ROBERT SIEGEL, HOST:
Virtual reality is pitched as an experience that will revolutionize movies and video games. And there are scientists who think it can revolutionize the way we eat, too. Turnstile News reporter Noah Nelson became a guinea pig for a virtual reality eating lab in Los Angeles.
NOAH NELSON, BYLINE: I've got a problem - a fraught relationship with food, none more so than doughnuts. This is Sidecar Doughnuts, one of the best doughnut places on Earth. In the interest of journalism, I recently visited their newly opened Santa Monica branch a few miles, thankfully, from NPR West.
Let me get a Pumpkin Fool because seasonal, of course, and a Butter and Salt, as well. Are the Cinnamon Crumbs seasonal or are they - they're regular? OK, then I can avoid them for the moment.
Not that I want to avoid them, and that's the problem.
JINSOO AN: Why is it that the good things are always bad for us?
NELSON: This is designer Jinsoo An, and he might just have a solution to my problem.
AN: Maybe with virtual reality that doesn't need to be the case.

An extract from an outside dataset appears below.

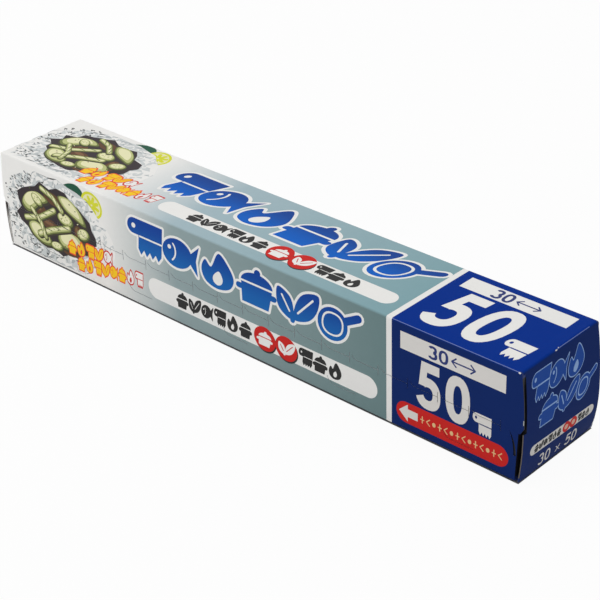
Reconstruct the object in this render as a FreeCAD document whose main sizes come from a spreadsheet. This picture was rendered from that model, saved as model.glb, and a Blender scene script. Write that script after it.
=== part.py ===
import FreeCAD, Part
import os

import Sketcher

# A sealed carton that holds a roll of kitchen foil. Millimetres, +X to the tab end, -Y the tear front, +Z up.
# The carton, its glued flaps and the roll inside are one solid, so only its outer form is modelled.

doc = FreeCAD.newDocument("FoilCarton")
sizes = doc.addObject("Spreadsheet::Sheet", "Sizes")
# The driving sizes, one named value each
SIZES = {
    # The carton and its board
    "carton_length": 312,  # length between the two hinge creases of the end panels
    "carton_depth": 51,  # depth from the tear front to the back
    "carton_height": 51,  # height from the base to the top
    "board": 0.5,  # thickness of the coated board
    "crease_radius": 0.9,  # outer radius of a long crease
    "hinge_radius": 1.3,  # outer radius of the crease that an end panel hangs from
    "flap_rise": 0.9,  # height of the front flap's cut edge above the base
    "tear_set_back": 0.6,  # how far the sleeve's end lies inside the hinge crease at the tear line
    "foot_set_back": 1.6,  # how far the sleeve's end lies inside the hinge crease at the base
    # The end panels, each a sheet hung from the top that springs outward
    "bulge_front": 1.7,  # how far an end panel springs out along its front edge
    "bulge_back": 2.6,  # how far an end panel springs out along its back edge
    "bulge_level": 20,  # height at which an end panel stands out most
    "foot_spring": 0.2,  # how far an end panel still stands out at its lower edge
    "end_rise": 0.5,  # height of an end panel's lower edge above the base
    "end_side_inset": 0.3,  # distance from an end panel's upright edges to the faces beside them
    "end_gap_reach": 3,  # how far the gap behind an end panel's edges runs in
    "end_corner_radius": 5,  # radius of an end panel's lower back corner
    "notch_width": 2.2,  # how far an end panel's front edge is cut back above the tear line
    "wing_reach": 1.8,  # how far the lid part of the front stands past the end above the tear line
    "wing_bevel_run": 1.6,  # length of the bevel on the wing's lower corner
    "wing_bevel_rise": 2.8,  # height of the bevel on the wing's lower corner
    # The upper tear line: a row of cuts, each a dash with a curved lead that ends in an upright tick
    "tear_drop": 27.6,  # distance from the top down to the upper tear line
    "first_tick": 7.85,  # distance from the left end to the first tick
    "tick_pitch": 15.53,  # distance between two ticks
    "tick_length": 5,  # length of a tick
    "dash_run": 10.8,  # straight length of a dash
    "lead_run": 3.4,  # length of a dash's curved lead
    "lead_rise": 1.7,  # height of a dash's curved lead
    "cut_width": 0.3,  # width of a cut
    "cut_depth": 0.35,  # depth of a cut into the board
    # The lower tear line: longer cuts, far apart, that guide the strip
    "strip_drop": 44.8,  # distance from the top down to the lower tear line
    "first_strip_cut": 30,  # distance from the left end to the first cut's straight run
    "strip_pitch": 62.1,  # distance between two cuts of the lower line
    "strip_run": 11.5,  # straight length of a lower cut
    "strip_lead_run": 3.8,  # length of a lower cut's curved lead
    "strip_lead_rise": 3.1,  # height of a lower cut's curved lead
    # The thumb tab that starts the strip, and the slit that ends it
    "tab_reach": 5,  # distance from the right end to the tip of the tab's cut
    "tab_edge": 0.3,  # board left between the foot of the tab's cut and the sleeve's end
    "tab_height": 11,  # height of the tab's curved cut
    "tab_width": 1.2,  # width of the tab's cut where it is widest
    "slit_inset": 1.1,  # distance from the left end to the slit
    "slit_length": 9,  # length of the slit
}
for row, (alias, value) in enumerate(SIZES.items(), 1):
    sizes.set(f"A{row}", alias)
    sizes.set(f"B{row}", str(value))
    sizes.setAlias(f"B{row}", alias)
doc.recompute()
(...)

NELSON: An's virtual reality eating experience aims to let people eat whatever they want without the downside, be that because of unwanted calories, food allergies or another medical condition. He calls it Project Nourished. To find out what it's all about, I visited his studio in downtown Los Angeles.
AN: So we're in the kitchen, and we were actually making some sushi last night.
NELSON: He shows me a couple of semi-translucent cubes that have been molded to look like rice. They're made out of fish-flavored agar-agar, a vegan substitute for gelatin.
AN: You're actually one of the first ones to try this.
NELSON: You have no idea how giddy that makes me.
I pull the Oculus Rift goggles over my head and dig in, virtually.
UNIDENTIFIED WOMAN: Hello. Momentarily, I will guide you through a culinary experience of a lifetime.
NELSON: Inside the goggles, I see a little table overlooking a Zen garden, and there's a plate with a tiny cube of sushi rice. And then I actually smell sushi.
(SOUNDBITE OF ATOMIZER)
NELSON: That really loud sound right there is an atomizer, usually used to mist medicine, but repurposed here to create that archetypal sushi restaurant smell. Using a pair of motion-tracking chopsticks, I pick up the fake rice cube in the VR and real world and miss my mouth a couple of times before taking a bite.
The smell and the flavor - like, I'm definitely tasting fish - like, totally tasting fish.
There's just a hint of fish broth, but the sense was of being whacked in the mouth with fish. That illusion was put together with the help of restaurateur Nguyen Tran.
NGUYEN TRAN: We found that the, like, defining flavors of sushi, at least for the American palate, is ginger and wasabi. And the minute we put those in there and it layered it on top of just a simple later of dashi, rice and seaweed, it was exactly like sushi for us.
NELSON: Right now, Project Nourished requires a touch of suspension of disbelief. But designer An sees it as an evolving open canvas for experimentation.
AN: Which means that we can insert nutrients and take away nutrients. You can change the behavior of the food however you want. That's what's so magical about this. It turns food into a piece of code.
NELSON: So maybe one day we could pack all the nutrition I need into a virtual, guilt-free Pumpkin Fool doughnut. For NPR News, I'm Noah Nelson.
SIEGEL: That story was produced by Turnstyle News, a project of Youth Radio.